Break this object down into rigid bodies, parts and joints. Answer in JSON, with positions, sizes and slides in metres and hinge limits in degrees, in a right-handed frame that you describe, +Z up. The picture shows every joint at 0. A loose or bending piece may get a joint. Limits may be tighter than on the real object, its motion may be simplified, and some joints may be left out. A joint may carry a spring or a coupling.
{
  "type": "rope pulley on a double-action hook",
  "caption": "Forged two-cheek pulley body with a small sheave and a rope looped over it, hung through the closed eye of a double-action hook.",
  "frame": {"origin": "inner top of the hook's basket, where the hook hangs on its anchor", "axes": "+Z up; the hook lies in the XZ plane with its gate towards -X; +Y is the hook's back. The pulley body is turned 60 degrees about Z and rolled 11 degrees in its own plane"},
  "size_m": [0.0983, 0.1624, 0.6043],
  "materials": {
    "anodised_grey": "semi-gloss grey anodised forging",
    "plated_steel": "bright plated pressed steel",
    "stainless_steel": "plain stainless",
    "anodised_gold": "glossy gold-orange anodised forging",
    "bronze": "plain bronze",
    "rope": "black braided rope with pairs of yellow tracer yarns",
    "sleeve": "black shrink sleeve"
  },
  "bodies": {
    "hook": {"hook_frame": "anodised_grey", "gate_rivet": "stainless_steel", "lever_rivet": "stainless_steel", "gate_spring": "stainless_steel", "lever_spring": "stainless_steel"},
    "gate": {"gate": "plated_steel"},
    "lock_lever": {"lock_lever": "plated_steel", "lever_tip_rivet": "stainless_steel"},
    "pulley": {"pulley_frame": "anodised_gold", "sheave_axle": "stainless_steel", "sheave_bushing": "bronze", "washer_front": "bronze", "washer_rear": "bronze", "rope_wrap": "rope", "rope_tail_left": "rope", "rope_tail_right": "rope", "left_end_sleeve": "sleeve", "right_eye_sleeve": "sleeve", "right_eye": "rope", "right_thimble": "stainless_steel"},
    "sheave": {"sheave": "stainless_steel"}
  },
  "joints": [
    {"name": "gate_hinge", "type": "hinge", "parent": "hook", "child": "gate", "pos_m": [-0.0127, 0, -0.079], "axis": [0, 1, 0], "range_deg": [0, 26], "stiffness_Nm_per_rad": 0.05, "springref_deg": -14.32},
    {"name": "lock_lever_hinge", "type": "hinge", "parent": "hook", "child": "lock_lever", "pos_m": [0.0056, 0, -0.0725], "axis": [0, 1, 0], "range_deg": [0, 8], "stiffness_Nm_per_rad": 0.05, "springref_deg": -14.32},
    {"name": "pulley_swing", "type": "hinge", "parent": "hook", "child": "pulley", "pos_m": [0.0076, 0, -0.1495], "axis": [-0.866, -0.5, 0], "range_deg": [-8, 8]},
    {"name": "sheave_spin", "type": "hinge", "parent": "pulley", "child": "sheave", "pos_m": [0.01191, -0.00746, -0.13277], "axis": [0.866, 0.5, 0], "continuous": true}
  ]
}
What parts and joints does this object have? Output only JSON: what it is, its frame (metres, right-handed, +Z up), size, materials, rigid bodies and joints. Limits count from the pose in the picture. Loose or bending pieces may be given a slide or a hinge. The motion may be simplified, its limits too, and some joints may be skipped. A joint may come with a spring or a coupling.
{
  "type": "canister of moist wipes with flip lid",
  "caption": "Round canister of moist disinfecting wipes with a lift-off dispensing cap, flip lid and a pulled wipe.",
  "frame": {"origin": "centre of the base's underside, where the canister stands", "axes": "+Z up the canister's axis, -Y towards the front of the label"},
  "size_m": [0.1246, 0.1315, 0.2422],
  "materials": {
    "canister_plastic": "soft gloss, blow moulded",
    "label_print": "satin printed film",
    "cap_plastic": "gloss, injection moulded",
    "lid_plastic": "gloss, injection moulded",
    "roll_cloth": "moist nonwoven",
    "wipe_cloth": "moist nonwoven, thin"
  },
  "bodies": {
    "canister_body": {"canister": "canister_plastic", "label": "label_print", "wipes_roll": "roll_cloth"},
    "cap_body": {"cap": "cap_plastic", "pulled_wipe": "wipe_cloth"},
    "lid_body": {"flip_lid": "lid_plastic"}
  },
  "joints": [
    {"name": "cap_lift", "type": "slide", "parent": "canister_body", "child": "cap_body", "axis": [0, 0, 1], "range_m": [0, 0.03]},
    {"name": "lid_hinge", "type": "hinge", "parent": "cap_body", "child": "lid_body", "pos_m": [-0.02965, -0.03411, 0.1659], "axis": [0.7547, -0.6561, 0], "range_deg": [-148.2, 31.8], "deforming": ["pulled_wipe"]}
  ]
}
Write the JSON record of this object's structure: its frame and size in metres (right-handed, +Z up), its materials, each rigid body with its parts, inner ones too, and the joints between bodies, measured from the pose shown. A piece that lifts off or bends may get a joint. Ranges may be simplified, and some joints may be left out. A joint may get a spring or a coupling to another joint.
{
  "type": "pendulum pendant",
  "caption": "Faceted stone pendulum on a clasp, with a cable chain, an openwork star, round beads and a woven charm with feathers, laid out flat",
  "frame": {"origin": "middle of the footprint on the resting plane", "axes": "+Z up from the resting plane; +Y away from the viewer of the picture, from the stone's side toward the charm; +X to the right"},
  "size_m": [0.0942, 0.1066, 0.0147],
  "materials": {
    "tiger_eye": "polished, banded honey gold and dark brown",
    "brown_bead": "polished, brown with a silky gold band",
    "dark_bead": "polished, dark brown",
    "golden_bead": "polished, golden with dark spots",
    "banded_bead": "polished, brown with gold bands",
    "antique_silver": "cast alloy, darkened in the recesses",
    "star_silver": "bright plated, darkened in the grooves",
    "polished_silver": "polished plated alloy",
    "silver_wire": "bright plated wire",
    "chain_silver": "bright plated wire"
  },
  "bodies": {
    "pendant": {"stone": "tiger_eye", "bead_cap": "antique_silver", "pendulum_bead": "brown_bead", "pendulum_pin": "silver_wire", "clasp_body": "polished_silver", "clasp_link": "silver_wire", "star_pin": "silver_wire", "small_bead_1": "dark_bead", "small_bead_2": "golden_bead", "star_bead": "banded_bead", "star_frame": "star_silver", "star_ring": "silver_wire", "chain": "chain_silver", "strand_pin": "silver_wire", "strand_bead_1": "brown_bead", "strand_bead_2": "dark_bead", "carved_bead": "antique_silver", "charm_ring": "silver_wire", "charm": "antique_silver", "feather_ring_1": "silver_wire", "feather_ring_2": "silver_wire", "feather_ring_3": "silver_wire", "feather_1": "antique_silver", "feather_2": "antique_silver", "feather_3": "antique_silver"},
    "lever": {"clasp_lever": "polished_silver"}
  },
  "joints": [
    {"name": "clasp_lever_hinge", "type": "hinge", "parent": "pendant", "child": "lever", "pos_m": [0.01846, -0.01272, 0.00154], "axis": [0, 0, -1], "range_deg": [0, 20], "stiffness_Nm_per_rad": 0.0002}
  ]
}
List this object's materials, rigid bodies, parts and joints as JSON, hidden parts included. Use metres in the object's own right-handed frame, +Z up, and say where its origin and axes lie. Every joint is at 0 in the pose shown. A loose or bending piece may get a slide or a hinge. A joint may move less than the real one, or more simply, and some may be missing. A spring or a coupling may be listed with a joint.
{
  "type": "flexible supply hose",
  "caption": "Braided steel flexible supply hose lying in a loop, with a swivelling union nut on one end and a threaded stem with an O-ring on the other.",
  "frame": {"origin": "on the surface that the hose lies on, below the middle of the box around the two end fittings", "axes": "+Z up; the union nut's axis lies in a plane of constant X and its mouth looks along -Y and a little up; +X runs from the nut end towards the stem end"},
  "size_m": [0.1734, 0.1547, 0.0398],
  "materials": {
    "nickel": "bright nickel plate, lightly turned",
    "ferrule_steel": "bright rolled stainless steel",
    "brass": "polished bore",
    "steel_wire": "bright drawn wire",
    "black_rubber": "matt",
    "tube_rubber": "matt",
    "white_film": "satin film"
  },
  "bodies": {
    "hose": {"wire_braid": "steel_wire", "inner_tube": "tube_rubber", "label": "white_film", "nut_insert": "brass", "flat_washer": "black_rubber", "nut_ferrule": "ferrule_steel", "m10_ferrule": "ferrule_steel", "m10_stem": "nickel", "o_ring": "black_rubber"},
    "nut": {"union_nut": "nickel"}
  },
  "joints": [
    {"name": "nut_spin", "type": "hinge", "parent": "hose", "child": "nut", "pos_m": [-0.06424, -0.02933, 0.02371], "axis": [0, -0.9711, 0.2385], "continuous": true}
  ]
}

**Task details**.
For each line above that contains the word "where", copy that line.

**Complete response**.
  "frame": {"origin": "inner top of the hook's basket, where the hook hangs on its anchor", "axes": "+Z up; the hook lies in the XZ plane with its gate towards -X; +Y is the hook's back. The pulley body is turned 60 degrees about Z and rolled 11 degrees in its own plane"},
  "frame": {"origin": "centre of the base's underside, where the canister stands", "axes": "+Z up the canister's axis, -Y towards the front of the label"},
List this object's materials, rigid bodies, parts and joints as JSON, hidden parts included. Use metres in the object's own right-handed frame, +Z up, and say where its origin and axes lie. Every joint is at 0 in the pose shown. A loose or bending piece may get a slide or a hinge. A joint may move less than the real one, or more simply, and some may be missing. A spring or a coupling may be listed with a joint.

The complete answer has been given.